Using blocking column(s) is very useful when you are processing a big data
set.
-
In the Data section, click the Select Blocking Key tab and then click the name of
the column(s) you want to use to partition the processed data in
blocks.
Blocking keys that have the exact name of the selected columns are listed
in the Blocking Key table.
You can define more than one column in the table, but only one blocking
key will be generated and listed in the BLOCK_KEY column in the Data
table.
For example, if you use an algorithm on the country
and lnamecolumns to process records that have the same
first character, data records that have the same first letter in the country
and last names are grouped together in the same block.
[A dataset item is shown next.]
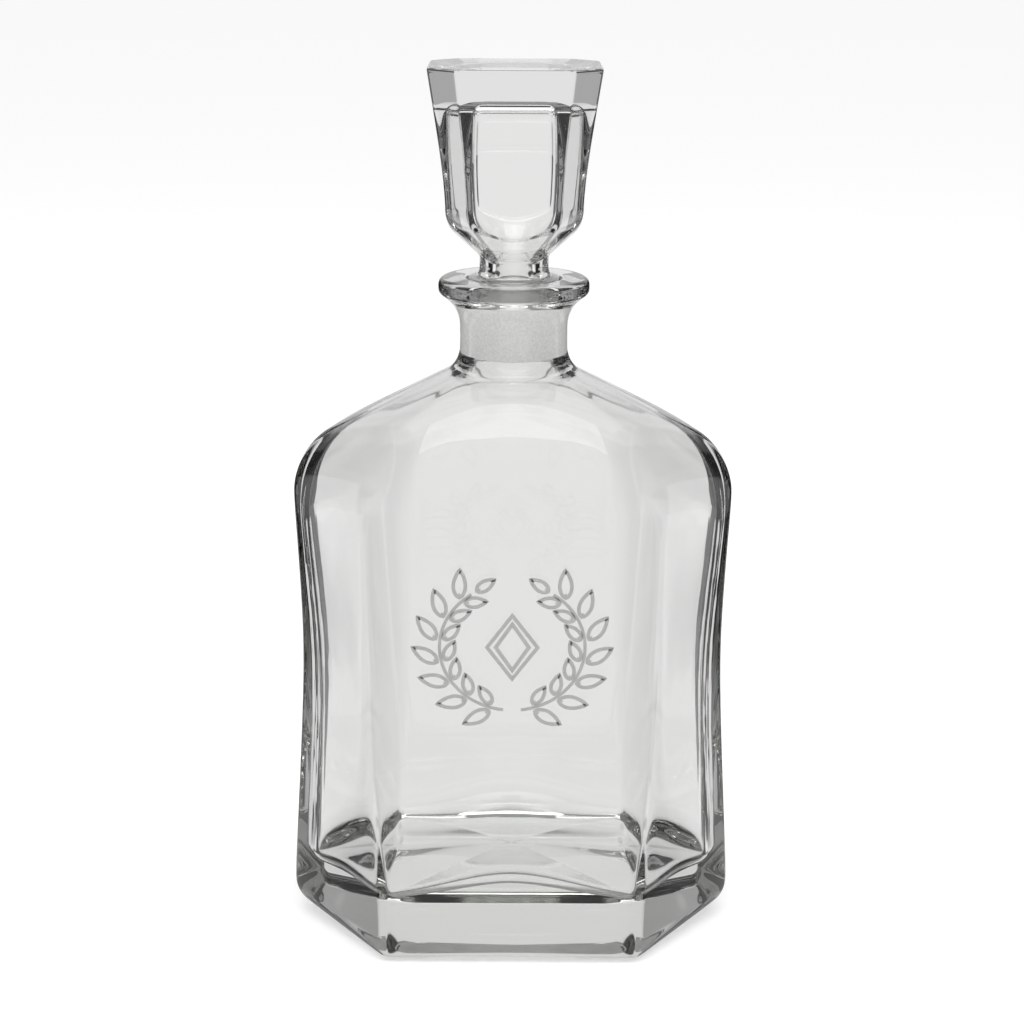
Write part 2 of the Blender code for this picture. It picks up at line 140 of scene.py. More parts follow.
def between(pair, share):
    return pair[0] + (pair[1] - pair[0]) * share


# A ring is one round of places, a skin is rings from its first hole to its last
def level(outline, height):
    return [(x, y, height) for x, y in outline]


def roundRing(outline, radius, height):
    # as a circle, with a place in the direction of each of the outline's
    return [(x / math.hypot(x, y) * radius, y / math.hypot(x, y) * radius, height)
            for x, y in outline]


def meridianRings(outline, profileOf):
    columns = []
    for x, y in outline:
        length = math.hypot(x, y)
        columns.append([(x / length * radius, y / length * radius, height)
                        for radius, height in profileOf(length)])
    return [list(ring) for ring in zip(*columns)]


# Building: a circle of edges is extruded ring by ring, and each new ring is laid in its place
startRadius = 0.01                     # until the circle is laid in its place
capInset = 0.0015
smoothLevels = 2


def lay(ring, places):
    for vertex, place in zip(ring, places):
        vertex.co = place


def loopEdges(bm, ring):
    return [bm.edges.get((ring[i], ring[(i + 1) % len(ring)])) for i in range(len(ring))]


def nextRing(bm, ring, places):
    made = bmesh.ops.extrude_edge_only(bm, edges=loopEdges(bm, ring))["geom"]
    fresh = {item for item in made if isinstance(item, bmesh.types.BMVert)}
    following = []
    for vertex in ring:
        following.append(next(edge.other_vert(vertex) for edge in vertex.link_edges
                              if edge.other_vert(vertex) in fresh))
    lay(following, places)
    return following, [item for item in made if isinstance(item, bmesh.types.BMFace)]


def finishedPiece(bm, name):
    mesh = bpy.data.meshes.new(name)
    bm.to_mesh(mesh)
    bm.free()
    piece = bpy.data.objects.new(name, mesh)
    bpy.context.scene.collection.objects.link(piece)
    return piece


def skin(name, rings, groundOf):
    bm = bmesh.new()
    first = bmesh.ops.create_circle(bm, segments=len(rings[0]), radius=startRadius)["verts"]
    lay(first, rings[0])
    ring = first
    for places in rings[1:]:
        ring, faces = nextRing(bm, ring, places)
        for face in faces:
            face.material_index = groundOf(face.calc_center_median())
    for loop in (first, ring):
        cap = bmesh.ops.contextual_create(bm, geom=loopEdges(bm, loop))["faces"]
        bmesh.ops.inset_region(bm, faces=cap, thickness=capInset, use_even_offset=True)
    bmesh.ops.recalc_face_normals(bm, faces=bm.faces)
    piece = finishedPiece(bm, name)
    piece.data.shade_smooth()
    smoothing = piece.modifiers.new("smoothSurface", "SUBSURF")
    smoothing.levels = smoothLevels
    smoothing.render_levels = smoothLevels
    return piece


# The ground joint, where the stopper's plug seats in the neck
joint = {
    "rimHeight": bottleHigh[2],
    "plugFoot": stopperLow[2],
    "plugTopWidth": 0.0248,
    "plugTaper": 0.08,
    "clearance": 0.0003,
    "boreGroundTop": 0.1787,
    "plugGroundTop": 0.1822,
}


def plugRadius(height):
    return joint["plugTopWidth"] / 2 - (joint["rimHeight"] - height) * joint["plugTaper"] / 2


def boreRadius(height):
    return plugRadius(height) + joint["clearance"]


# Bottle
bottle = {
    "footWidth": bottleHigh[0] - bottleLow[0],
    "waistWidth": 0.1167,
    "shoulderWidth": 0.1204,
    "depth": bottleHigh[1] - bottleLow[1],
    "surfaceInset": 0.00012,               # room for the etching inside the frame's box
    "frontPanelWidth": 0.071,
    "sidePanelWidth": 0.0066,
    "frontEdgeRounds": (0.0045, 0.020),    # at the foot, at the shoulder
    "frontEdgeSoftening": (0.006, 0.075),  # the heights between which they open
    "sideEdgeRounds": (0.003, 0.004),
    "waistHeight": 0.081,
    "waistEase": 0.0138,
    "neckFootHeight": 0.1603,
    "shoulderRise": 0.52,
    "shoulderRound": 0.020,
    "neckFootRound": 0.008,
    "heelRounds": (0.004, 0.0105),         # at the front, at the sides
    "heelSteps": 6,
    "standingRing": 0.0045,
    "standingShares": (1.0, 0.6, 0.06),    # where the flat ring's own rings lie
    "recessSlope": 0.008,
    "recessDepth": 0.0008,
    "recessProfile": ((1.4, 1.0), (1.0, 0.97), (0.5, 0.5)),  # shares of the slope and the depth
    "lipReach": 0.0058,
    "lipBand": 0.0041,
    "lipRise": 0.7,
    "lipNeckRound": 0.0098,
    "lipEdgeRound": 0.0016,
    "rimRound": 0.0018,
    "mouthRound": 0.0009,
    "boreSteps": 4,
    "sideWalls": (0.007, 0.0038),          # low on the body, at the shoulder
    "frontWalls": (0.0046, 0.0026),
    "thinningStart": 0.7,                  # the share of the waist's height where walls thin
    "neckWall": 0.0018,
    "floorHeight": 0.0168,
    "floorLift": 0.0026,                   # of the floor's edge, mid front and mid back
    "floorDome": 0.0012,
    "floorRoundHeights": (0.0036, 0.009),  # at the corners, at the panels' middles
    "floorRoundReaches": (0.005, 0.015),
    "cutPanelOpenness": 0.6,               # of the floor's round, against the front's
    "floorSteps": 8,
    "floorShares": (0.75, 0.45, 0.15),
    "cavitySideRounds": (0.012, 0.022),
    "cavityEdgeRound": 0.0015,
    "cavityRoundStart": 0.110,             # below this the cavity's side edges are crisper
    "cavityShoulderRound": 0.028,
    "throatRound": 0.005,
    "runSteps": (3, 7, 3, 2),
    "edgeSteps": 4,
    "wallSteps": 11,
}
b = bottle
neckRadius = joint["plugTopWidth"] / 2 + joint["clearance"] + b["neckWall"]
shoulderAngle = math.atan(b["shoulderRise"])
shoulderTurn = math.pi / 2 - shoulderAngle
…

Comparison is
restricted to record within each block.
To remove a column from the Blocking key
table, right-click it and select Delete or
click on its name in the Data table.
-
Select an algorithm for the blocking key, and set the other parameters in
the Blocking Key table as needed.
In this example, only one blocking key is used. The first character of
each word in the country column is retrieved and listed
in the BLOCK_KEY column.
For further information about the
blocking key parameters, see the tGenKey
documentation in the Talend Components Reference Guide.
-
Click Chart to compute the generated key,
group the sample records in the Data table
and display the results in a chart.
This chart allows you to visualize the statistics regarding the number of
blocks and to adapt the blocking parameters according to the results you
want to get.